● Source material
★ ★ ★
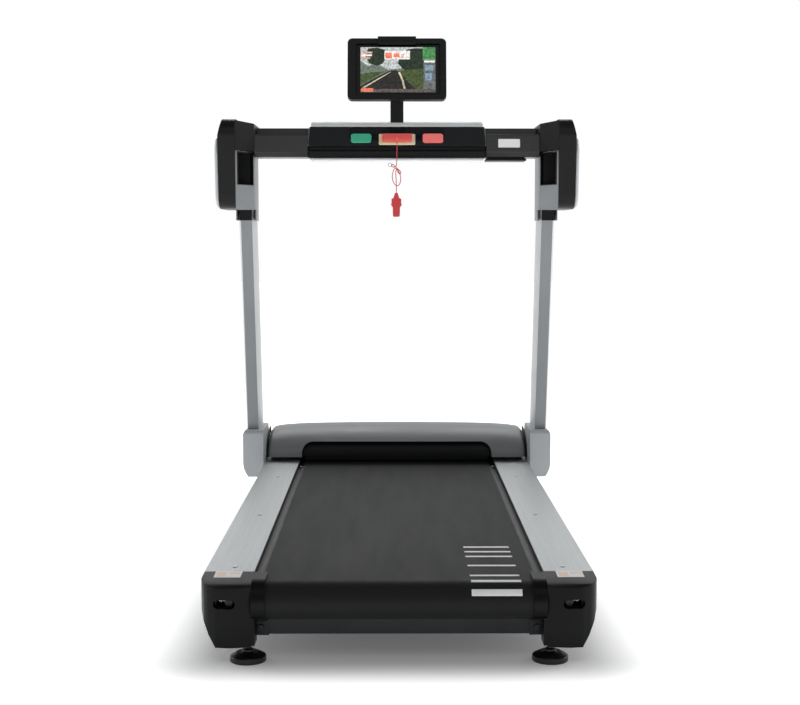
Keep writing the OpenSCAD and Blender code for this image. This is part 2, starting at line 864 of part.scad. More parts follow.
module neck_housing_left() { left_side() neck_housing(); }
module neck_housing_right() { neck_housing(); }

module neck_collars() {
    color(black_plastic) both_sides() difference() {
        box([427, 328, cheek_low], [462, 352, neck_low]);
        post_solid(0.2, 850, 1000);
    }
}

// Plan of the pocket behind the neck's slanted face: outside, and hollow
pocket_plan = [[454.3, 200.2], [457.6, 201.6], [457.6, 293], [424, 293], [419.6, 287.7], [415.9, 286.1]];
pocket_hollow = [
    [450.4, 201], [455.1, 203.1], [455.1, 290.5], [425, 290.5], [421.3, 286], [413.9, 282.7], [434, 190]
];

module pocket_liners() {
    color([0.03, 0.03, 0.035]) both_sides() difference() {
        translate([0, 0, pocket_low + 0.2])
            linear_extrude(pocket_high - pocket_low - 0.4) polygon(pocket_plan);
        translate([0, 0, pocket_low + 2.7])
            linear_extrude(pocket_high - pocket_low - 5.4) polygon(pocket_hollow);
    }
}

// Outer side of a pod, set in by t: it leans in towards the top
module pod_side(t) {
    along_y(100, 560) polygon([
        [pod_in - 5, 900], [pod_out - t, 900], [pod_out - t, 1158],
        [pod_out - 11 - t, 1210], [pod_in - 5, 1210]
    ]);
}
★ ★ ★
Please restate the whole listing word for word.

● Task output
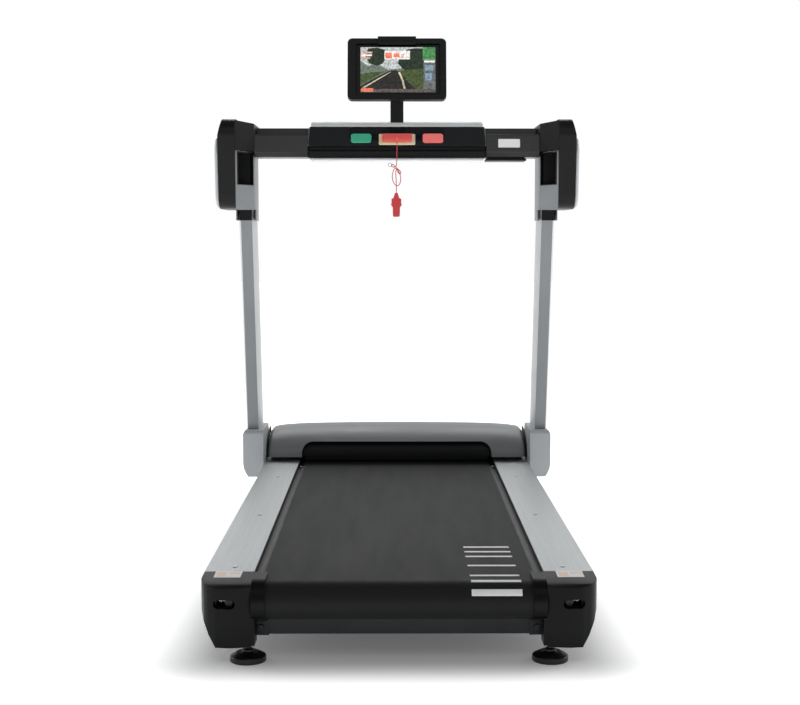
Keep writing the OpenSCAD and Blender code for this image. This is part 2, starting at line 864 of part.scad. More parts follow.
module neck_housing_left() { left_side() neck_housing(); }
module neck_housing_right() { neck_housing(); }

module neck_collars() {
    color(black_plastic) both_sides() difference() {
        box([427, 328, cheek_low], [462, 352, neck_low]);
        post_solid(0.2, 850, 1000);
    }
}

// Plan of the pocket behind the neck's slanted face: outside, and hollow
pocket_plan = [[454.3, 200.2], [457.6, 201.6], [457.6, 293], [424, 293], [419.6, 287.7], [415.9, 286.1]];
pocket_hollow = [
    [450.4, 201], [455.1, 203.1], [455.1, 290.5], [425, 290.5], [421.3, 286], [413.9, 282.7], [434, 190]
];

module pocket_liners() {
    color([0.03, 0.03, 0.035]) both_sides() difference() {
        translate([0, 0, pocket_low + 0.2])
            linear_extrude(pocket_high - pocket_low - 0.4) polygon(pocket_plan);
        translate([0, 0, pocket_low + 2.7])
            linear_extrude(pocket_high - pocket_low - 5.4) polygon(pocket_hollow);
    }
}

// Outer side of a pod, set in by t: it leans in towards the top
module pod_side(t) {
    along_y(100, 560) polygon([
        [pod_in - 5, 900], [pod_out - t, 900], [pod_out - t, 1158],
        [pod_out - 11 - t, 1210], [pod_in - 5, 1210]
    ]);
}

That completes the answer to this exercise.